Pessoa, que hubiera tenido el Nobel si hubiese sido un apparatchic del PC, empezaba su Libro del desasosiego diciendo que pertenecía a una generación que había dejado de ser católica por la misma razón que la de sus padres lo había sido: sin saber por qué. Y yo creo que algo de esa anomia, de ese vacío de valores sólidos, es lo que un observador atento puede entrever detrás de la reacción que ha tenido la calle ante el conflicto de Irak. Y no sólo la calle. La semana pasada Jorge Moragas, un joven diplomático del PP, organizó un acto que contó con la presencia de represaliados kurdos junto al presidente Aznar. Inopinadamente, en medio del chaparrón mediático, el evento recibió el aplauso unánime de los periodistas; hasta El Mundo se felicitó por su forma, ya que “rompe moldes en el PP”. ¿Y qué hizo Moragas para cosechar tanto éxito? Dos cosas. Primero, colocó en la pared un cartel atribuyendo a Voltaire una frase que el enciclopedista nunca dijo (“No estoy de acuerdo con lo que decís, pero defenderé hasta la muerte vuestro derecho a decirlo”, es una sentencia que publicó en 1907 Beatrice May, una escritora inglesa). Y segundo, amenizó el encuentro haciendo que por la megafonía se escuchase al Bob Dylan de Blowin´ in the wind. Triunfó porque, en lugar de reproducir aquel aforismo de Condorcet que sostiene la escisión del género humano en dos clases: la de los hombres que creen y la de los hombres que razonan, prefirió recurrir a la guitarra de Bob Dylan.

Dylan es la alegoría perfecta de la huída de la razón que supuso la contracultura de los años sesenta, por eso sonó tan bien a tantos oídos, ese día. Hoy, en España, no es raro escuchar de personas mentalmente equilibradas y con formación universitaria que fue la CIA quien organizó los atentados del 11-S. Y, en Francia, un libro que atribuye a Bush la dirección de un complot en el que Ben Laden y Sadam serían meros peones en sus manos, es el número uno en ventas. Y es que, si se quiere hurgar en el origen del irracionalismo de los que quieren creer a Sadam antes que a las democracias que pretenden desarmarlo, hay que remontarse a los tiempos de la guitarra de Bob Dylan para encontrar una explicación. Porque, dejando al margen a los que mantienen una oposición razonada a la intervención y a los que la rechazan por mero oportunismo electoral, predomina en la opinión un antiamericanismo tan visceral que sólo se puede entender desde una fractura cultural profunda en Europa.

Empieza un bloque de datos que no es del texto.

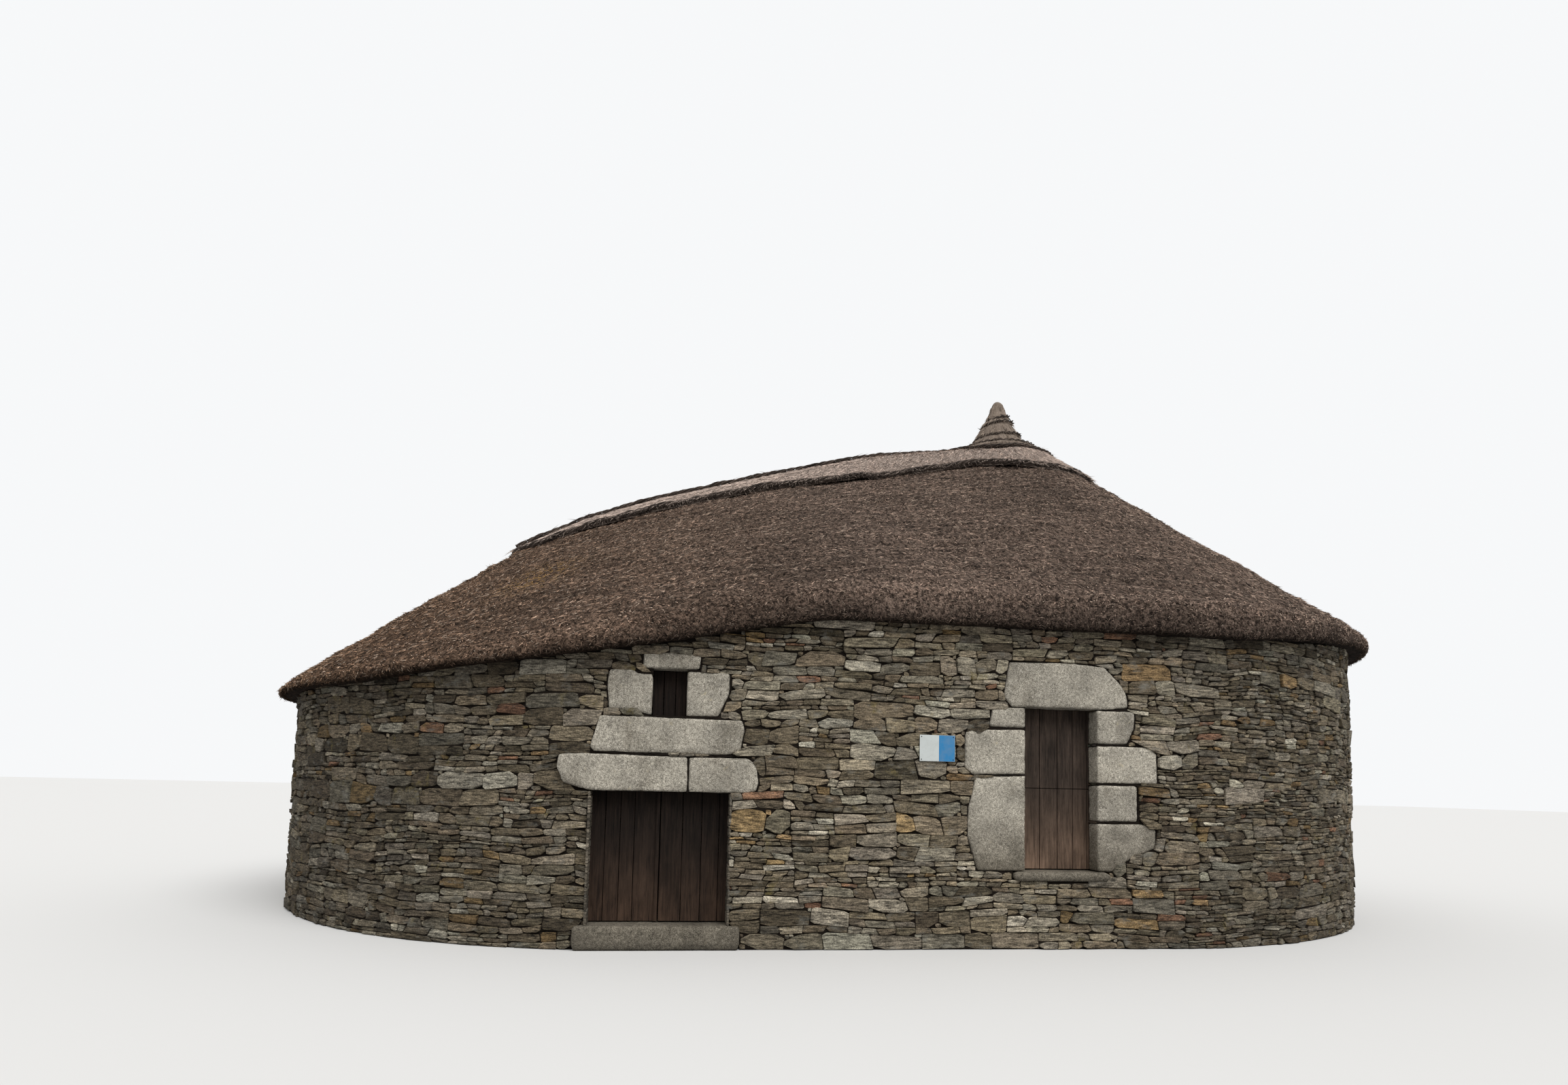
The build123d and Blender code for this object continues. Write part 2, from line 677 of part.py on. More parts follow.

El 68, aquel simulacro festivo en el que se jugaba a minar los valores que definen a Occidente desde la Ilustración, orientando la mirilla hacia Estados Unidos, dejó una huella más profunda de lo que se suele creer. Es cierto que fue una revolución de pacotilla, y que se acabó cuando la nueva vanguardia del proletariado dejó de recibir las transferencias bancarias de los padres, al empezar las vacaciones académicas. Pero también es cierto que triunfó en su empeño por asaltar el poder en las instituciones que moldean la visión del mundo de la gente. La prueba es el espectáculo que estamos contemplando estos días. La manipulación generalizada de los sentimientos humanitarios de los niños por parte de los maestros, tal vez es lo más despreciable. Pero patética es la visión de la Universidad volcada, sin fisuras, en defensa de un genocida filo nazi (seguramente sea la prueba que faltaba de que la hegemonía monolítica del pensamiento único hace prescindible el artículo de la Constitución que habla de la libertad de cátedra). Y bochornosa es la unanimidad de los medios de comunicación al convertir el sentimentalismo más kitsch en el único argumento de su monólogo coral antiamericano.

La nueva ortodoxia del fanatismo antioccidental no se ha implantado entre nosotros desde los altavoces de las mezquitas. Por el contrario, los imanes que velan por encerrar dentro de sus prejuicios el sentido moral de la sociedad están instalados desde hace muchos años en despachos enmoquetados de modernos edificios; en ésos desde los que, en sus ratos libres, fantasean con imaginarias correrías delante de los grises.